A experiência de vida pode sim suavizar muita gente, torná-la mais serena, mais responsável, mais autocrítica e até mesmo mais dócil, mas também há o contrário, com gente amargurando um pouco mais com cada ano que passa, gente que luta contra a natureza da vida, que não aprende com as porradas tomadas e insiste no caminho egoísta, que não desapega, que envelhece sem se livrar da carga inútil que colecionou por aí, as mágoas, a inveja, o ciúme, o orgulho, a ganância, a avareza e mais meio mundo de coisas que não prestam para nada.
Tem gente que não aprende, que não suaviza, que insiste em espalhar na velhice os mesmos venenos que espalhava no passado ou o mesmo veneno pior, muitas vezes escondido atrás da máscara de “velhinho indefeso e frágil”.
Sim, os canalhas envelhecem, assim como os idiotas, os hipócritas, os fofoqueiros, os trapaceiros, os falsos, os bandidos, os perversos, os narcisistas, enfim, todos mesmo.
Como já disse, tem gente assim que consegue melhorar, que aprende e amadurece. Nunca devemos esquecer disso. Alguém que foi muito mau-caráter no passado pode ter amadurecido, reconhecido os próprios desvios e se tornado uma pessoa boa.

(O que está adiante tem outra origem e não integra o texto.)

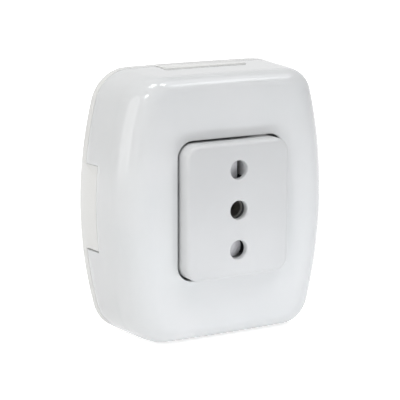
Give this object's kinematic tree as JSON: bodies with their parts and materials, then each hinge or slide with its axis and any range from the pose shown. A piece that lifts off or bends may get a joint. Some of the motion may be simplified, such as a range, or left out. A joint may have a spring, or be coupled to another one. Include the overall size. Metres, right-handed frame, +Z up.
{
  "type": "surface mounted socket",
  "caption": "Surface mounted socket outlet with a domed clip-on cover, a raised insert for a plug with three round pins in line, and sprung shutters.",
  "frame": {"origin": "centre of the back face, in the plane of the wall", "axes": "+Z up, +X to the right seen from the front, the front looks towards -Y"},
  "size_m": [0.0594, 0.0235, 0.064],
  "materials": {
    "cover_plastic": "moulded, high gloss",
    "base_plastic": "moulded, satin",
    "insert_plastic": "moulded, soft gloss",
    "body_plastic": "moulded, matt",
    "shutter_plastic": "moulded, matt",
    "contact_brass": "stamped",
    "terminal_metal": "nickel plated",
    "spring_steel": "drawn wire and strip",
    "screw_steel": "zinc plated"
  },
  "bodies": {
    "root": {"base": "base_plastic", "cover": "cover_plastic", "socket_front": "insert_plastic", "socket_body": "body_plastic", "socket_back": "body_plastic", "upper_shutter_spring": "spring_steel", "lower_shutter_spring": "spring_steel", "upper_contact": "contact_brass", "earth_contact": "contact_brass", "lower_contact": "contact_brass", "upper_sleeve": "spring_steel", "earth_sleeve": "spring_steel", "lower_sleeve": "spring_steel", "upper_terminal_block": "terminal_metal", "earth_terminal_block": "terminal_metal", "lower_terminal_block": "terminal_metal", "upper_terminal_screw": "screw_steel", "earth_terminal_screw": "screw_steel", "lower_terminal_screw": "screw_steel", "left_fixing_screw": "screw_steel", "right_fixing_screw": "screw_steel"},
    "upper_shutter": {"upper_shutter": "shutter_plastic"},
    "lower_shutter": {"lower_shutter": "shutter_plastic"}
  },
  "joints": [
    {"name": "upper_shutter_slide", "type": "slide", "parent": "root", "child": "upper_shutter", "axis": [-1, 0, 0], "range_m": [0, 0.0036], "stiffness_N_per_m": 60, "springref_m": -0.002, "deforming": ["upper_shutter_spring"]},
    {"name": "lower_shutter_slide", "type": "slide", "parent": "root", "child": "lower_shutter", "axis": [-1, 0, 0], "range_m": [0, 0.005], "stiffness_N_per_m": 60, "springref_m": -0.002, "deforming": ["lower_shutter_spring"]}
  ]
}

Envelhecer também renova, sempre que estamos abertos para isso. Mas isso não é automático, não é todo mundo que envelhece que se torna bom. Muitos idosos por aí aprontam e aprontam muito. Tem gente idosa que não vale a dentadura que tem na boca.
Como disse no início, devemos respeitar os idosos porque devemos respeitar todos os seres humanos. E devemos respeitar também suas limitações e incapacidades. Assim, devemos ter sim cuidado com sua fragilidade, relevar seus problemas de saúde, mas isso não significa que devemos santificar idoso algum. Temos o direito de criticá-los e de não concordarmos com seu comportamento e temos o direito de dizer isso a eles, mesmo que devamos sempre dar um desconto por causa da idade avançada e maneirar na intensidade.
Se alguém se comporta como um canalha, para mim ele é um canalha, tanto faz sua idade. E não acho que só envelhecer seja suficiente para melhorar o caráter de ninguém. “Canalhas também envelhecem” continua fazendo sentido para mim.